As I eagerly reached for it, thoughts of an evening on the roof top terrace gazing out over the Indian Ocean, cool sea breeze wafting over me and a glass of Merlot in my hand, I felt that something was not quite right. As I feverishly grasped the bottle my fingers pressed indentations into the bottle.
It was plastic!

The Great Indian Road Trip

Driving in Indian cities can be extremely frustrating but there is nothing I like better than venturing out into the country side for a road trip. The distances are vast and made even vaster by the road conditions reducing your average speeds down to 50kph. There is a never ending kaleidoscope of things to see in the countryside,( that’s if you can take your eyes off the road!) and it often feels like you are driving through a movie set.
We hadn’t done a long trip for a while so we decided to set out the other day for the 320km drive from Bangalore to Pondicherry on the coast of Tamil Nadu.

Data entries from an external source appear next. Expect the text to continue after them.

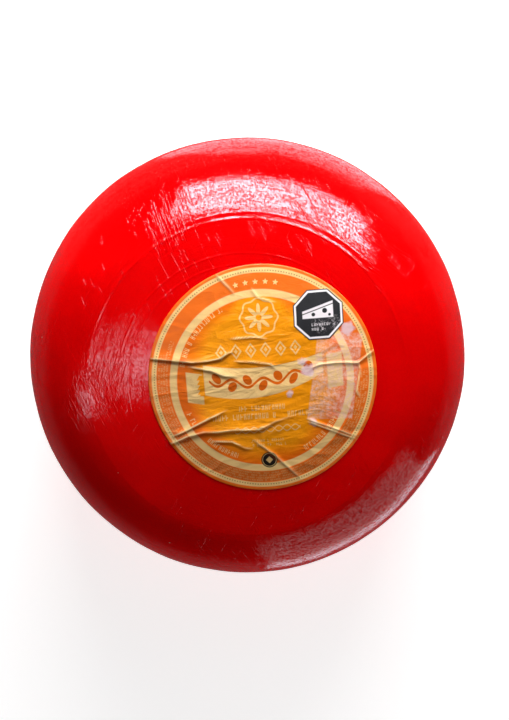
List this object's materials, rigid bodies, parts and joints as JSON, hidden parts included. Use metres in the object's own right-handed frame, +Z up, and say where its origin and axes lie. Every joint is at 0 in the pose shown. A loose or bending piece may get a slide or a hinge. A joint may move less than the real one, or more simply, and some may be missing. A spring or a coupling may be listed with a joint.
{
  "type": "wax-coated cheese wheel",
  "caption": "Low round wheel of cheese with a bulging side in glossy red wax, a round printed paper label off centre on its domed face, and a small octagonal sticker.",
  "frame": {"origin": "centre of the flat that the wheel rests on", "axes": "+Z up, out of the labelled face; +Y towards the top of the label; +X to the label's right"},
  "size_m": [0.24, 0.2438, 0.1157],
  "materials": {
    "red_wax": "smooth glossy coat of red cheese wax with fine rubbed scratches",
    "label_paper": "thin satin-coated label paper, printed in orange and cream, creased where it was laid over the dome",
    "sticker_film": "thin near-black adhesive film with a white border line"
  },
  "bodies": {
    "root": {"waxed_cheese_wheel": "red_wax", "paper_label": "label_paper", "octagonal_sticker": "sticker_film"}
  },
  "joints": []
}
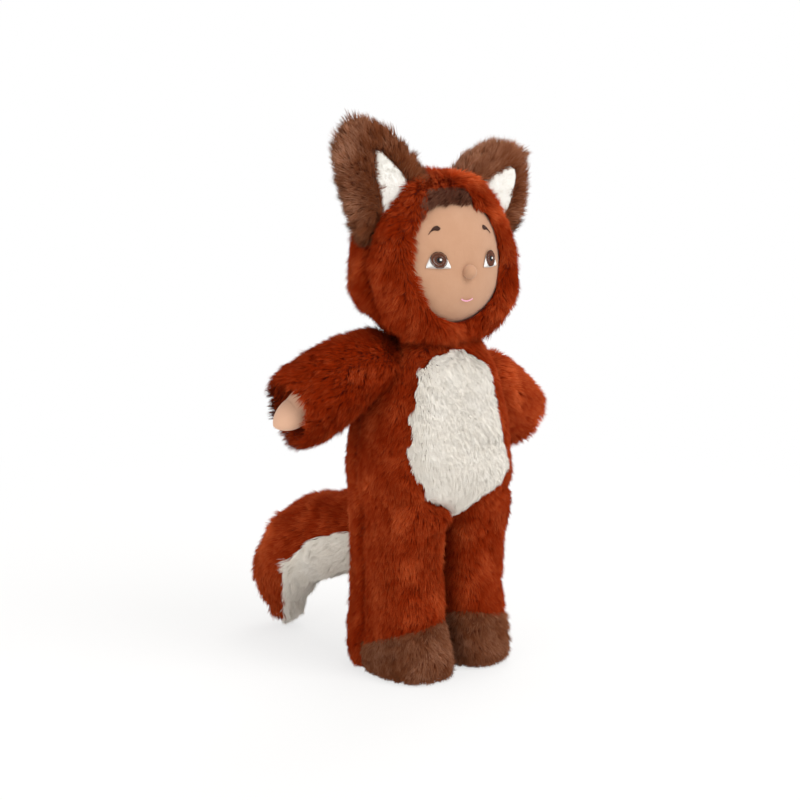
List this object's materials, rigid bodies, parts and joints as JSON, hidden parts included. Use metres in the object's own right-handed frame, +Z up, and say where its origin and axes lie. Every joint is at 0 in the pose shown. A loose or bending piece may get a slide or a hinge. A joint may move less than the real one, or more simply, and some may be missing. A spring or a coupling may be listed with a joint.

Pondicherry or Puducherry is an interesting place and unlike many other cities in India as it still has a lot of French influence from when it was a French Colony. It is one of my favourite places to visit and a place where I can indulge in one of my favourite pastimes…… filling my stomach!
We had to make an early start as the trip involved crossing Bangalore so we left at 6am to miss the traffic. Bangalore with no traffic is a delight and it is a refreshing experience to drive in 30 mins, distances which would take over an hour later in the day.

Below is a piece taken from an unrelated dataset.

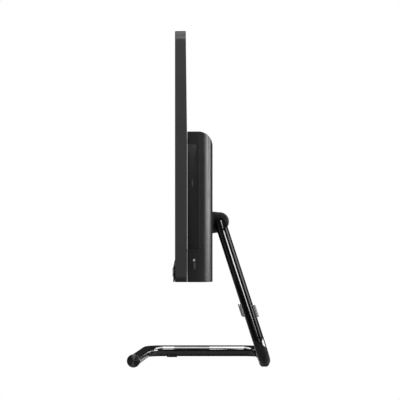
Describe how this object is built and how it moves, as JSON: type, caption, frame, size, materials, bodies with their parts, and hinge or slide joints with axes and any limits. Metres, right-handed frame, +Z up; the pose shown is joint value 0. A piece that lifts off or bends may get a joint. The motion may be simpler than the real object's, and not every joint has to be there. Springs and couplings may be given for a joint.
{
  "type": "all in one pc",
  "caption": "Slim flat-screen computer whose rear housing tilts on a bent-tube stand, with a tray disc drive, rear and side sockets and a push power button.",
  "frame": {"origin": "on the floor, under the middle of the whole object's bounding box", "axes": "+Z up; -Y is the way the screen faces; +X is the side with the disc drive and power button, along the object's width"},
  "size_m": [0.488, 0.1875, 0.426],
  "materials": {
    "black_shell": "satin, fine moulded texture",
    "dark_plastic": "satin",
    "button_plastic": "satin",
    "gloss_plastic_black": "high gloss",
    "gloss_tube": "high-gloss black enamel",
    "rubber_black": "matte",
    "screen_glass": "dark, faintly hazed",
    "panel_module": "satin",
    "steel": "plated",
    "aluminium": "satin",
    "copper": "bright copper",
    "circuit_board": "satin solder mask",
    "lamp_lens": "clear, lit softly",
    "clip_plastic": "translucent grey"
  },
  "bodies": {
    "stand": {"stand_tube": "gloss_tube", "tube_end_cap": "gloss_plastic_black", "hinge_retainer": "steel", "cable_clip": "clip_plastic", "foot_pad_front": "rubber_black", "foot_pad_rear_left": "rubber_black", "foot_pad_rear_right": "rubber_black"},
    "head": {"panel_shell": "black_shell", "rear_housing": "black_shell", "hinge_bracket": "black_shell", "front_bezel": "dark_plastic", "speaker_left": "dark_plastic", "speaker_right": "dark_plastic", "fan_shroud": "dark_plastic", "dc_jack": "dark_plastic", "audio_jacks": "dark_plastic", "hinge_bush": "dark_plastic", "hinge_cap": "dark_plastic", "speaker_bar": "gloss_plastic_black", "webcam_module": "gloss_plastic_black", "lcd_glass": "screen_glass", "lcd_module": "panel_module", "chassis_plate": "steel", "coin_cell": "steel", "drive_bracket": "steel", "optical_drive_case": "steel", "ethernet_port": "steel", "hdmi_port": "steel", "usb_ports_rear": "steel", "usb_ports_side": "steel", "card_reader": "steel", "hinge_backplate": "steel", "hinge_screw_1": "steel", "hinge_screw_2": "steel", "hinge_screw_3": "steel", "hinge_screw_4": "steel", "housing_screw_1": "steel", "housing_screw_2": "steel", "housing_screw_3": "steel", "housing_screw_4": "steel", "fin_stack": "aluminium", "hard_drive": "aluminium", "cpu_heatsink": "copper", "heat_pipe": "copper", "panel_board": "circuit_board", "motherboard": "circuit_board", "memory_module": "circuit_board", "wireless_card": "circuit_board", "side_io_board": "circuit_board", "power_board": "circuit_board", "power_lamp": "lamp_lens"},
    "tray": {"disc_tray": "dark_plastic", "tray_bezel": "dark_plastic", "sled_rail_lower": "steel", "sled_rail_upper": "steel"},
    "eject": {"eject_button": "dark_plastic"},
    "spindle": {"disc_spindle": "steel"},
    "sled": {"laser_sled": "dark_plastic"},
    "fan": {"fan_rotor": "dark_plastic"},
    "power": {"power_button": "button_plastic"}
  },
  "joints": [
    {"name": "head_tilt", "type": "hinge", "parent": "stand", "child": "head", "pos_m": [0, 0.0283, 0.1898], "axis": [-1, 0, 0], "range_deg": [-5, 20]},
    {"name": "tray_slide", "type": "slide", "parent": "head", "child": "tray", "axis": [1, 0, 0], "range_m": [0, 0.112]},
    {"name": "eject_press", "type": "slide", "parent": "tray", "child": "eject", "axis": [-1, 0, 0], "range_m": [0, 0.0006], "stiffness_N_per_m": 600},
    {"name": "spindle_spin", "type": "hinge", "parent": "tray", "child": "spindle", "pos_m": [0.147, -0.0085, 0.22265], "axis": [0, 1, 0], "continuous": true},
    {"name": "sled_slide", "type": "slide", "parent": "tray", "child": "sled", "axis": [-1, 0, 0], "range_m": [0, 0.025]},
    {"name": "fan_spin", "type": "hinge", "parent": "head", "child": "fan", "pos_m": [-0.16, -0.0085, 0.236], "axis": [0, 1, 0], "continuous": true},
    {"name": "power_press", "type": "slide", "parent": "head", "child": "power", "axis": [-1, 0, 0], "range_m": [0, 0.0008], "stiffness_N_per_m": 600}
  ]
}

We stopped for breakfast at a motorway services which reflecting the rapid changes in India , now includes a McDonalds drive thru, and a Coffee shop besides the usual vegetarian Dhaba ( roadside eatery) Along with us making the Saturday morning escape from Bangalore were the Bangalore Chapter of the Harley Davidson Owners Club attracting plenty of stares from the locals on their mopeds and 100cc motorbikes.
After leaving the roadwork strewn motorway we were to join a narrower country road (still classed as a national highway) from Krishnagiri thru the pilgrimage centre of Tiruvannamalai and on to Pondicherry.
What is normally quite a pleasant drive through the country along a tree lined road has now been ruined. In the name of progress the road is being widened and miles and miles of Tamarind Trees planted 100-200 years ago by some enlightened soul are now being felled to make way for the wider lanes. All the charm of the road has now been lost and there is nowhere to stop for a rest in the shade. However stop we did and while parked on the side of the road we were passed by pilgrims walking from Tirupati to Tiruvannamalai barefoot, a distance of 190 kms in 35 degree heat and each carrying their provisions in a sling bag!
When leaving Bangalore, little did we realize that almost the whole 320 km journey would be taken up by road works. Road works in India are carried out in a peculiar fashion. There will be a couple of kilometers of beautifully finished asphalt on one side while the other lane remains unconstructed, resulting in plenty of nerve racking and butt clenching moments as you swerve to avoid oncoming buses and lorries lumbering towards you on your side of the road. Then both sides will be dirt and gravel for a few more kilometres before hitting another stretch of beautifully finished tarmac.
There also never seems to be anyone working on them, however this is a phenomena not only confined to India. I remember a stretch of highway from Auckland to Hamilton in New Zealand, where the road works lasted for almost 5 years and there was never a worker to be seen.
Sometimes I feel that roadworks are carried out at night by an army of Pixies as you never see any work going on during the day. It’s probably the best solution as the heat during the day will cook the brains of any human road worker.
This journey also brought home the benefits of having a vehicle suitable for Indian road conditions. I am fortunate enough to drive an Indian made SUV and while the journey was tiring it wasn’t that bad given that the roads were like the surface of the moon.
However my brother in-law arrived ½ an hour after me like a badly made James Bond martini, shaken and stirred in his little Suzuki hatchback which was slowly rattling and vibrating itself to death. Looking at my brother –in-law’s expression I fear the same was happening to his internal organs!